**Data lines**
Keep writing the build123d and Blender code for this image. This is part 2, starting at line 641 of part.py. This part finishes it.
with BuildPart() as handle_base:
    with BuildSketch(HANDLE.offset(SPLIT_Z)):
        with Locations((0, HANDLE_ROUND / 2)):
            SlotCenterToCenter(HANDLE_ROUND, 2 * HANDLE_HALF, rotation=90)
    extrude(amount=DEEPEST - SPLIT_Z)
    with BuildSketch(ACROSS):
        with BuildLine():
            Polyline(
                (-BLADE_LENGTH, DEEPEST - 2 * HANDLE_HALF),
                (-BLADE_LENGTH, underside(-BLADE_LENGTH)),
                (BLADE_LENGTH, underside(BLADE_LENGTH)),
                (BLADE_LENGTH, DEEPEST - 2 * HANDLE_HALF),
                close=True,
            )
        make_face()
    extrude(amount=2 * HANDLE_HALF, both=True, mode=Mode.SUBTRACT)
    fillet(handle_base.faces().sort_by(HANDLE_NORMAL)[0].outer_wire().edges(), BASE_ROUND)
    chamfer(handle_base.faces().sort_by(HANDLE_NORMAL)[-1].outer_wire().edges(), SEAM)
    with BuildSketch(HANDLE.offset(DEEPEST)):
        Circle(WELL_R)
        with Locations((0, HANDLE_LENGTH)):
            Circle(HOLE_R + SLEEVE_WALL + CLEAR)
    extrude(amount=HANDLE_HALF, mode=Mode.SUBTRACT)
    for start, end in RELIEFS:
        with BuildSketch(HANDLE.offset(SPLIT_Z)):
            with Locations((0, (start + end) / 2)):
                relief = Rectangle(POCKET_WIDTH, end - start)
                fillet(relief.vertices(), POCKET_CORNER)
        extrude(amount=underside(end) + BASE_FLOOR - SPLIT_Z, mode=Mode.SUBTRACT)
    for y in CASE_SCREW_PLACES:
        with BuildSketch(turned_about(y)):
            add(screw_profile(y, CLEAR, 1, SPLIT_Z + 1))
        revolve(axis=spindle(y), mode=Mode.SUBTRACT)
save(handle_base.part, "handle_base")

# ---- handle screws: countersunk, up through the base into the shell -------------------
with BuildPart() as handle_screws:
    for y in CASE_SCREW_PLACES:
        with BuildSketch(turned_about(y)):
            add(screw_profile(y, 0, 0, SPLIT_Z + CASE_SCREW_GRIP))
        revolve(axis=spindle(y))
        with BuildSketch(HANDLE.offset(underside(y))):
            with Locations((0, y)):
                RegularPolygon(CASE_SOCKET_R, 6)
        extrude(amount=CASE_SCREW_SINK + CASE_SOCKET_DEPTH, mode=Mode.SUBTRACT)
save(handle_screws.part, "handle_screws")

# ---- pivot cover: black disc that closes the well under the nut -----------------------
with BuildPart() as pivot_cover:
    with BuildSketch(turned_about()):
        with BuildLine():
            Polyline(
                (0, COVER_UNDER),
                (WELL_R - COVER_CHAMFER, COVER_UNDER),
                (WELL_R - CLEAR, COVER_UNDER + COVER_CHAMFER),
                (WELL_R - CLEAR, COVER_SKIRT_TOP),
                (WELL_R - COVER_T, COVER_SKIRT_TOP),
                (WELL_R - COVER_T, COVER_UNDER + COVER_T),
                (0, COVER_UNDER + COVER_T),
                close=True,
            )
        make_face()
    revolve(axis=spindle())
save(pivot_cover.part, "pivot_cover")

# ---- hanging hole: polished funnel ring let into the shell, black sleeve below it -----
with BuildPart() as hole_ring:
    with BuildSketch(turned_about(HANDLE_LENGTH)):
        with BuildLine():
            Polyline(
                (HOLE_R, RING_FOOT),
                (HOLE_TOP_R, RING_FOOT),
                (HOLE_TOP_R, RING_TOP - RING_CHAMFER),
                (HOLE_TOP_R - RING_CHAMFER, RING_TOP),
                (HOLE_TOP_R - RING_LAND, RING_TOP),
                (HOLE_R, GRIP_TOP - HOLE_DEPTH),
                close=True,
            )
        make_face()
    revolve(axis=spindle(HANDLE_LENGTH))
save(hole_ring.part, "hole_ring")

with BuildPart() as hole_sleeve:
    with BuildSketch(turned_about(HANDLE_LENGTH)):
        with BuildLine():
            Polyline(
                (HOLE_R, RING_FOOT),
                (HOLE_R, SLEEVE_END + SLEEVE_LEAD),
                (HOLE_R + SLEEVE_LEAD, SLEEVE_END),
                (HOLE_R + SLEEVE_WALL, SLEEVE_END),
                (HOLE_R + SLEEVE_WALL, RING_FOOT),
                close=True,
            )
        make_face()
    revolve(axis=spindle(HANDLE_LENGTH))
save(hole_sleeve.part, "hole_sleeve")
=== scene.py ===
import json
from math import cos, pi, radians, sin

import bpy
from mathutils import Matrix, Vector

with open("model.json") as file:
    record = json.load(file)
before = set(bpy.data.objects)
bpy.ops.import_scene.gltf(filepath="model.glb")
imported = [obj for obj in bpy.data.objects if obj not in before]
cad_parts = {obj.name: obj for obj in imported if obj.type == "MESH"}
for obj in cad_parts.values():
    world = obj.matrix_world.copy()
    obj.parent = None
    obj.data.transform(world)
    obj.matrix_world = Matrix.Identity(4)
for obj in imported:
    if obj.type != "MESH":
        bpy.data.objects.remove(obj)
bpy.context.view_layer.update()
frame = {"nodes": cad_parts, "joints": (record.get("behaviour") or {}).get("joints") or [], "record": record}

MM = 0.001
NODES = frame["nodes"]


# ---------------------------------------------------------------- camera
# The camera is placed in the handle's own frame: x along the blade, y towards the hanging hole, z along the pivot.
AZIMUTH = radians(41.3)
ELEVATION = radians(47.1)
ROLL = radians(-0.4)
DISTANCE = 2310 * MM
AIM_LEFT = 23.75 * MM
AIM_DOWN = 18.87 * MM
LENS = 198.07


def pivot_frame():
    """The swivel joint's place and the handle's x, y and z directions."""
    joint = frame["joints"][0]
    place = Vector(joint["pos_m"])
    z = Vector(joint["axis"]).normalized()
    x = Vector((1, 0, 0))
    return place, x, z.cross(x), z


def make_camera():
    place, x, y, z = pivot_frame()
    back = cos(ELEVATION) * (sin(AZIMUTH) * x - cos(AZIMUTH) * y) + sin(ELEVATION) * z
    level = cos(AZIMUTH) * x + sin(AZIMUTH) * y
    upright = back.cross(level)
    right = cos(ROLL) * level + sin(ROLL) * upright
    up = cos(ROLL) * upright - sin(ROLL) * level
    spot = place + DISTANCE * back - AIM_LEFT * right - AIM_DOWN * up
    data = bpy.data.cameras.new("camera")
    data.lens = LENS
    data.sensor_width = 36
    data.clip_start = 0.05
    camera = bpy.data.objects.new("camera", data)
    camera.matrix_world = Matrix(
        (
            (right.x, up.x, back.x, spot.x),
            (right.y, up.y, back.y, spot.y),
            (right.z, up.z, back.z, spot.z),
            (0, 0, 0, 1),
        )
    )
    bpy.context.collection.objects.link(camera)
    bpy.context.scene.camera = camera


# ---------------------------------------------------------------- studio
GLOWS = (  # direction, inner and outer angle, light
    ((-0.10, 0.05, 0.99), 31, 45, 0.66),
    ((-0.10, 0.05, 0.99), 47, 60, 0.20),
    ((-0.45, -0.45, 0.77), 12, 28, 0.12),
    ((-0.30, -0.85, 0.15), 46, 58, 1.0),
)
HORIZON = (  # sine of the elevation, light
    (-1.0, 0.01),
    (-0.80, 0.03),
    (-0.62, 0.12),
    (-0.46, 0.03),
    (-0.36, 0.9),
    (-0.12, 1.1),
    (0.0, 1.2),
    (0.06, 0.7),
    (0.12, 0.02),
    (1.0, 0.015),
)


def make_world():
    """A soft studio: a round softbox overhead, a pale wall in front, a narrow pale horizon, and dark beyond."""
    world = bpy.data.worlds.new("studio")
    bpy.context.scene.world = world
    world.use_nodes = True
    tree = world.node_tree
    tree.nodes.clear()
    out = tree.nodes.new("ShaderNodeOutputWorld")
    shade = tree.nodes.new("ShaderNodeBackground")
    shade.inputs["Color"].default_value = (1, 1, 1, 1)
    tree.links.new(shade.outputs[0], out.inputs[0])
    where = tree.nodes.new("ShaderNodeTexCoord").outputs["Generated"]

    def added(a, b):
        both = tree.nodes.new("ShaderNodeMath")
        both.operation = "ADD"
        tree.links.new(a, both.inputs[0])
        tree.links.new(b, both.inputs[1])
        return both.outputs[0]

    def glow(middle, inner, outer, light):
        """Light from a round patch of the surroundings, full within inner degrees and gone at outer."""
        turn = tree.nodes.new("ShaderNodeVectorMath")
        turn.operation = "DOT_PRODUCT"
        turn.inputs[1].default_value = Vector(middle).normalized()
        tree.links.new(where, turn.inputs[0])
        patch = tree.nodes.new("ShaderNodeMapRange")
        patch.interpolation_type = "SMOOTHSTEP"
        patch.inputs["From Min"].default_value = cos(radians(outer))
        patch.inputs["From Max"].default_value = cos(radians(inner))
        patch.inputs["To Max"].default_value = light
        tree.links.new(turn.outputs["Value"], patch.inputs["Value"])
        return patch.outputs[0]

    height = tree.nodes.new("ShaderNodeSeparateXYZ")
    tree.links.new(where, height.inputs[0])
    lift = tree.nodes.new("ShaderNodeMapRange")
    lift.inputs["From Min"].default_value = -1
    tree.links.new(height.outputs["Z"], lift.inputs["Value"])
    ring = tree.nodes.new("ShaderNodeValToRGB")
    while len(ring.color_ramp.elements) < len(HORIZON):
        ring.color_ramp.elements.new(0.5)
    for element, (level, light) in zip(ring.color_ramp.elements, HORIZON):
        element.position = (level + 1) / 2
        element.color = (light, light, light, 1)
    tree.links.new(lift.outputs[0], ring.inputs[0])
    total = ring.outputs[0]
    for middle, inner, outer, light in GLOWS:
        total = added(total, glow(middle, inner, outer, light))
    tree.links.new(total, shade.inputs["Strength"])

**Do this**
Beginning with the line containing "# ---- hanging" and ending with the line containing "LENS = 198.07", extract those lines exactly from the listing above, and only those.

**Result for this exercise**
# ---- hanging hole: polished funnel ring let into the shell, black sleeve below it -----
with BuildPart() as hole_ring:
    with BuildSketch(turned_about(HANDLE_LENGTH)):
        with BuildLine():
            Polyline(
                (HOLE_R, RING_FOOT),
                (HOLE_TOP_R, RING_FOOT),
                (HOLE_TOP_R, RING_TOP - RING_CHAMFER),
                (HOLE_TOP_R - RING_CHAMFER, RING_TOP),
                (HOLE_TOP_R - RING_LAND, RING_TOP),
                (HOLE_R, GRIP_TOP - HOLE_DEPTH),
                close=True,
            )
        make_face()
    revolve(axis=spindle(HANDLE_LENGTH))
save(hole_ring.part, "hole_ring")

with BuildPart() as hole_sleeve:
    with BuildSketch(turned_about(HANDLE_LENGTH)):
        with BuildLine():
            Polyline(
                (HOLE_R, RING_FOOT),
                (HOLE_R, SLEEVE_END + SLEEVE_LEAD),
                (HOLE_R + SLEEVE_LEAD, SLEEVE_END),
                (HOLE_R + SLEEVE_WALL, SLEEVE_END),
                (HOLE_R + SLEEVE_WALL, RING_FOOT),
                close=True,
            )
        make_face()
    revolve(axis=spindle(HANDLE_LENGTH))
save(hole_sleeve.part, "hole_sleeve")
=== scene.py ===
import json
from math import cos, pi, radians, sin

import bpy
from mathutils import Matrix, Vector

with open("model.json") as file:
    record = json.load(file)
before = set(bpy.data.objects)
bpy.ops.import_scene.gltf(filepath="model.glb")
imported = [obj for obj in bpy.data.objects if obj not in before]
cad_parts = {obj.name: obj for obj in imported if obj.type == "MESH"}
for obj in cad_parts.values():
    world = obj.matrix_world.copy()
    obj.parent = None
    obj.data.transform(world)
    obj.matrix_world = Matrix.Identity(4)
for obj in imported:
    if obj.type != "MESH":
        bpy.data.objects.remove(obj)
bpy.context.view_layer.update()
frame = {"nodes": cad_parts, "joints": (record.get("behaviour") or {}).get("joints") or [], "record": record}

MM = 0.001
NODES = frame["nodes"]


# ---------------------------------------------------------------- camera
# The camera is placed in the handle's own frame: x along the blade, y towards the hanging hole, z along the pivot.
AZIMUTH = radians(41.3)
ELEVATION = radians(47.1)
ROLL = radians(-0.4)
DISTANCE = 2310 * MM
AIM_LEFT = 23.75 * MM
AIM_DOWN = 18.87 * MM
LENS = 198.07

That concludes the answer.